The Japanese company Toyobo Co., Ltd. last year planned to invest in a waste-to-power plant in Ho Chi Minh City. Toyobo proposed treating waste in the city by using microbial fermentation, and then converting the resulting products into organic materials used to generate energy.

Another Japanese investor, Hitachi Zosen Corporation, has also shown interest in building a waste-to-power generation plant in Ho Chi Minh City.

This particular plant would process up to 1,000 tonnes of waste per day, and produce between 20,000 kilowatt-hours (kWh) and 30,000kWh of power – enough to meet the power demand of nearly 10,000 homes in the area.

Notably, these projects are coming to fruition in the context of Vietnam’s rapid urbanisation. Urbanisation which has led to ever-growing amounts of industrial waste combined with the increasing concerns regarding power shortages.

Vietnam currently produces three million tonnes of industrial waste per year. Hanoi alone is expected to treat an estimated 2.7 million tonnes of waste per year by 2020.

Countries in Southeast Asia still employ the use of waste landfills, but a lack of land and increasing concerns over contamination are starting to emerge.

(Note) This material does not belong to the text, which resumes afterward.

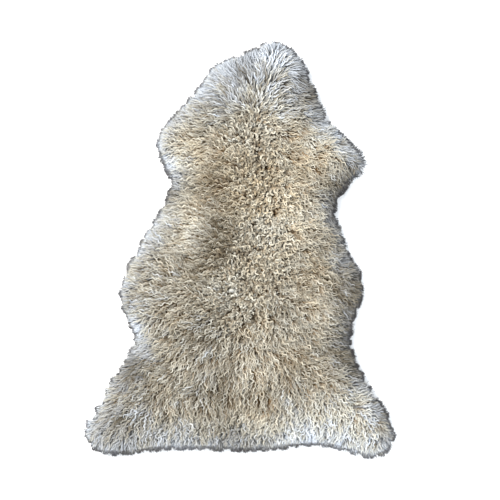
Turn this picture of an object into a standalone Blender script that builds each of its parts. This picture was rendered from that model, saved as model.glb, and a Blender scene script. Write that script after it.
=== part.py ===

Indonesia, Malaysia, and Vietnam are increasingly turning to renewable energy solutions that also manage the waste problem, according to Japan’s New Energy and Industrial Technology Development Organisation.

Vietnam’s first green energy waste-to-power facility in the Nam Son waste treatment complex began supplying electricity to the national power grid last week. This $29.2 million project was developed by Japan’s Hitachi Zosen Corporation and Hanoi Urban Environment Company.